Leslie Mann shows how Debbie's borderline-OCD tendencies have been accelerated by the imminent horror. She is making her husband eat properly, insisting on healthy salads and cracking down on the cupcakes he loves, despite the fact that he doesn't appear to be putting on weight. Apatow adds to the dysfunction-portrait by making Debbie a secret smoker, puffing furtively out of an open window: she uses washing-up gloves and various breath- and air-freshening devices, an array of secret equipment like a bulimic or self-harmer. Meanwhile, Pete has increasingly withdrawn from family life by retiring to the lavatory for long periods to play online games on his iPad: he and his daughters are addicted to their computer devices. Pete is in denial about the financial crisis of his indie record company, which is bringing out new releases from old rockers, and Debbie about the similarly dire figures figures for her clothing boutique. She is also upset about a fibroid that her gynaecologist says is as big as the boulder in Raiders of the Lost Ark.

Apatow brings in two tremendous minor characters to add to everyone's dismay: Pete's feckless and sponging dad Larry (Albert Brooks) and Debbie's absent and blank-faced father Oliver (John Lithgow), both of whom now, disconcertingly, have second marriages and young families. Brooks and Lithgow give superb performances.

With this movie, Judd Apatow shows again that he is interested in a certain kind of male melancholy which can only be evoked by summoning up the music of his youth. In his 2009 comedy Funny People, it was James Taylor, playing Carolina in My Mind at a cynical corporate gig; here, gloriously, it is Graham Parker & The Rumour, the British post-punks on whom Pete has very rashly bet the farm. This is an exquisitely chosen band for Pete to like and a knowingly quixotic act of cultural retrophilia on Apatow's part: they are a group whose madeleine effect will work on a worryingly small number of people.
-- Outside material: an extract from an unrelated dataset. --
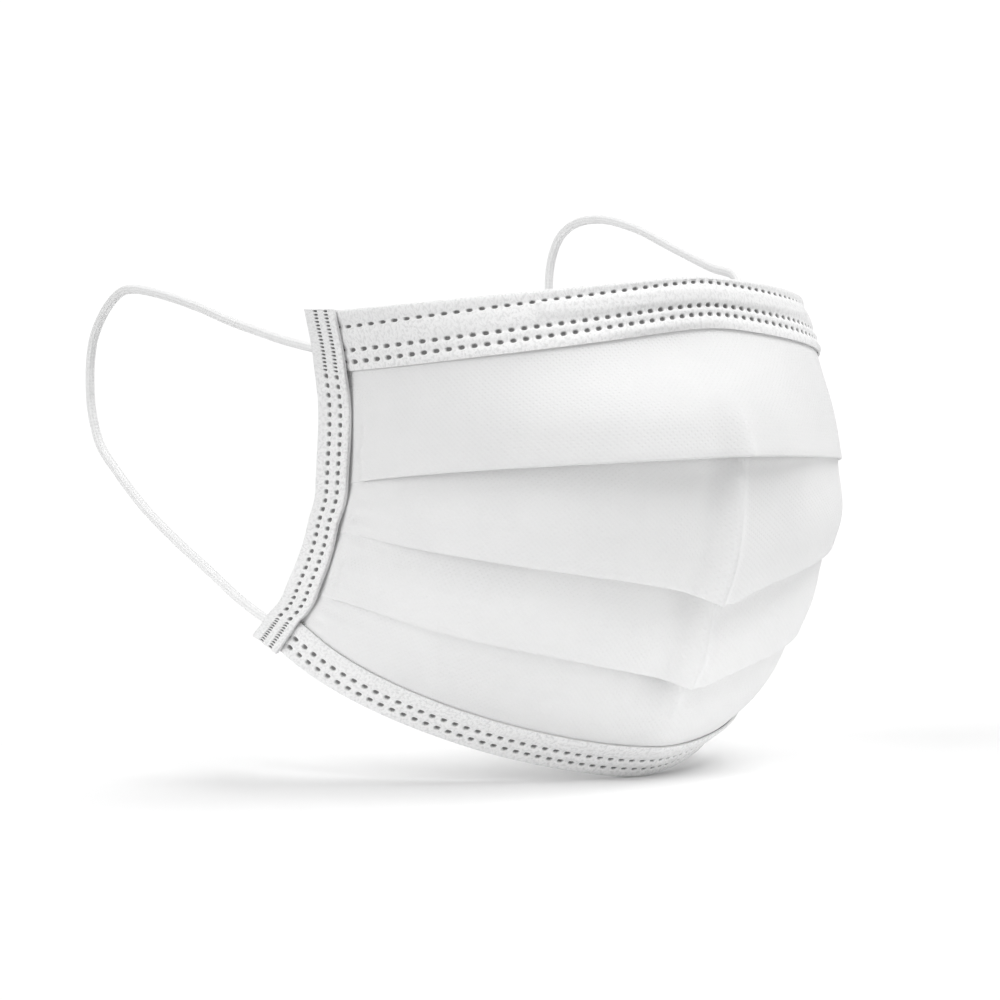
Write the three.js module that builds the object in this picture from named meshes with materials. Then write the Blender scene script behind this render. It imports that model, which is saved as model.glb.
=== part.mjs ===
// A three-ply pleated face mask, opened out as it sits on a face, with its two ear loops.
// Millimetres, +Z up. The front faces -Y, the wearer is on the +Y side, and left is -X.
// The origin is the middle of the opening that the face goes into.
import * as THREE from "three";

// Driving dimensions
const CLOTH = 1.0; // thickness of every cloth wall
const GAP = 0.3; // clearance between neighbouring pieces
const SIDE_X = 60; // from the middle to a side binding's inner edge
const HEM_X = 62; // from the middle to its outer edge, the hem
const PLEAT_STEP = 1.2; // how far each pleat's fold stands over the cloth below it
const PRESSED_STEP = 0.5; // the same where a side binding presses the pleats flat
const CLOTH_END = 1.8; // how far cloth and bands reach into a binding: 1 is its inner edge, 2 its hem
const NOSE_BAND_BACK = 8; // height of the nose band's leg behind the cloth
const CHIN_BAND_BACK = 8;
const WIRE = { top: 3.4, height: 3, thickness: 0.6, reach: 0.43 }; // reach is a share of the half width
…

Only a massively successful Hollywood figure like Judd Apatow could give this band such an appearance; retrieving them is his rich man's caprice, which he has fictionally transformed into something financially catastrophic.

Of course, beneath the cynicism and worry, there is a reliable bedrock of sentimentality, and rather like Nancy Meyers, Judd Apatow takes his characters' material prosperity rather lightly. But this is terrifically assured work from Judd Apatow. And most importantly, funny.